Por meio de uma trama bem-humorada, a história é repleta de reflexões filosóficas sobre a existência, a liberdade e os prazeres da vida. Impressiona como o roteiro consegue conciliar risadas e cenas profundas de maneira harmônica e única — algo extremamente difícil de se fazer. Mas penso, sobretudo, que esta é uma obra sobre o amor. Durante a trama (sem querer oferecer muitos spoilers), Harold decide se casar com Maude, após vários encontros agendados por sua mãe, que sempre terminam de maneira cômica, oferecendo um contrapeso às cenas e capítulos dos diálogos existenciais com Maude.
Não posso oferecer mais detalhes sobre a obra. Acredito que são um filme e um livro tão especiais que merecem ser vistos assim, sem maiores informações prévias. O que posso dizer, caro leitor, é que este livro e este filme me marcaram profundamente. O livro foi lançado apenas uma vez no Brasil e hoje encontra-se disponível apenas em sebos e lojas de livros usados. Já devo ter comprado uns cinco exemplares, em diferentes línguas e ocasiões, seja para compor minha biblioteca ou para presenteá-los a diferentes pessoas que, como Maude fez com Harold, me ensinaram a viver.
Afinal, mesmo que tenham me ensinado, quase todas as pessoas desconhecem essa maravilha cultural. Recordo-me com muito carinho de uma lembrança, em uma aula de Teoria da Literatura, quando perguntei à minha professora se ela conhecia o livro. Ela me disse que era um dos livros prediletos de uma grande amiga dela.

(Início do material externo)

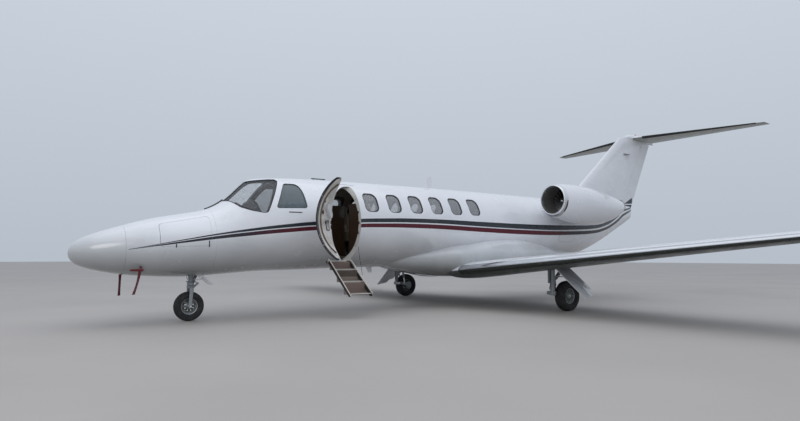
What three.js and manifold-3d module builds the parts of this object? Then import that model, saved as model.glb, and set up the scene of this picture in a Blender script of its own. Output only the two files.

Nesse momento, entendi a missão: tinha que falar sobre esse livro para as pessoas, deixá-lo vivo nas memórias.
Nunca conseguimos marcar todos, não é? Mas fiz — e faço — o que posso. Às pessoas especiais que cruzam meu caminho, sempre que possível, presenteio-as com a obra! Certa vez, precisei dar a minha própria edição em português para um amigo, e me emocionou vê-la, anos depois, ali, em sua estante, próxima à cama. Em outra ocasião, percorri três cidades na Holanda atrás da obra traduzida, e fui incapaz de encontrá-la. Horas depois, quase deixando o país, encontrei, em uma loja de vinis, o disco que Cat Stevens produziu — Harold and Maude —, mas já era tarde demais. Pelo menos pude enviar uma foto que lembrasse do livro que tanto falei.
Pode parecer que o livro perde um pouco do sentido ou da sua singularidade ao apresentá-lo assim a tantas pessoas. Há algo de especial nas coisas escondidas, reveladas aos poucos — quase exclusivas. Eu também pensava assim. Em um dos momentos mais marcantes do enredo, Maude (que, diga-se de passagem, é uma sobrevivente do Holocausto) diz a Harold: “Go and love some more” (vá e ame um pouco mais).
Essa frase ficou gravada nos meus pensamentos. Já vi várias tatuagens no Pinterest de fãs ao redor do mundo que resolveram marcar esse lindo diálogo em seus corpos. Em tempos de tanta individualidade, que nos requer coragem para lidar com os desafios, Maude — que em alguns momentos, como ao furtar o carro de um padre ou jogar uma lábia tremenda em um policial, nos parece inconsequente e irresponsável — nos mostra que o compromisso irrestrito com a liberdade e um olhar atento à vida e às pessoas podem nos levar a um caminho repleto de sentido e descobertas, sempre com bom-humor.
Como, então, não dizê-lo a mais pessoas? Devido a todas essas questões, resolvi escrever este texto ao Sagarana, convidando os leitores a darem uma chance ao quase esquecido filme e livro que nos presenteiam com essa improvável história de amor e liberdade. Uma comédia romântica? Sim. Uma obra sobre a contemplação da existência e novos olhares para a vida? Com certeza.
É isso que tento fazer toda vez que compartilho essa história com alguém: manter viva a coragem de amar um pouco mais. E quem sabe, também, ensinar — e aprender — a viver.
(O livro pode ser achado com certa garimpagem em lojas de livros usados. O filme está disponível para aluguel em várias plataformas de streaming.)